Let's trace the evolution of a song. At first, it's most likely the artist dealing with a specific theme, situation, emotion in a cathartic way, creating a structure out of what may have been destruction, observation, an unknown that triggered curiosity into further exploration. Then, it becomes a mask, an identity that the artist puts on for the fans to share in. Over. and Over. and Over. All of a sudden, the artist is trapped by the paradigm because it sells. Now, s/he is nothing without this mask, this paradigm, this embodied expression of a stale situation. The soul's ability and mobility is limited (particularly during a tour) and this once-cathartic expression has now enslaved its creator, who is ruled by the senses, perhaps driven to escape the masked self by intoxicating the senses. The desire to remain relevant, appreciated, and understood is all that matters. Perhaps for more shallow 'artists', they're ruled by the $$bills y'all. But, really, no self-respecting artist is only in it for the money. They're in it to fill a space in their hearts, to share the love and feel the high off crowds of people all vibrating to the same harmony. It's powerful. It's real. No doubt about it.

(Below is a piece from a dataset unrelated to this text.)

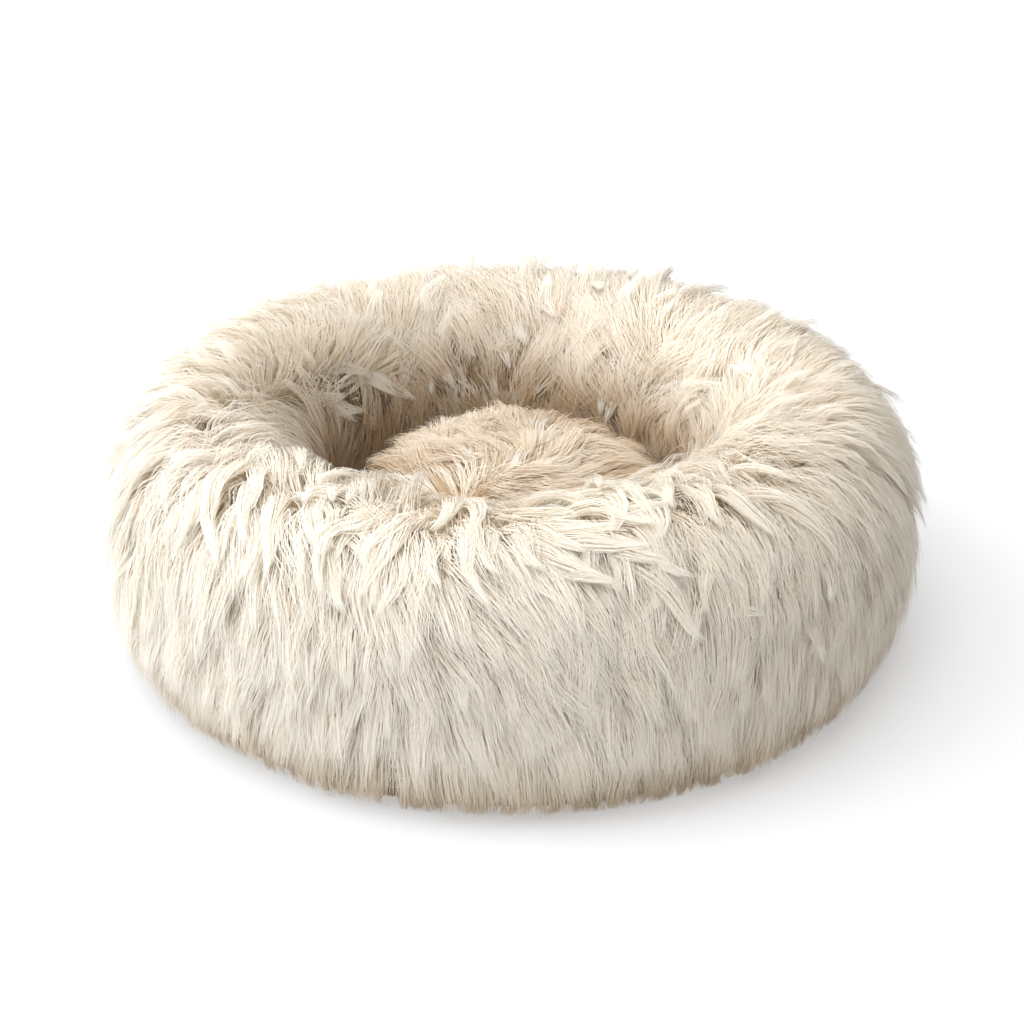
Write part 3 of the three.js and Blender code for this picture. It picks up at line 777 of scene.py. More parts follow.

The ultimate bottom line is: what vibration are you sharing? It's this ultimatum that will determine entrapment by self and other (the industry) or true social, personal and spiritual evolution -- Revolution; out of cycles that don't lead anywhere, out of this material body into a realized state of being with fuller and fuller knowledge of the big secrets behind the curtain and simpler and simpler adherence to a regulated lifestyle, to action which does not sabotage and bind. If you want to subvert, to fight from the inside, you better make sure you're well-seated inside yourself and well-versed in that 1 thing far, far beyond what is outside everyman's door.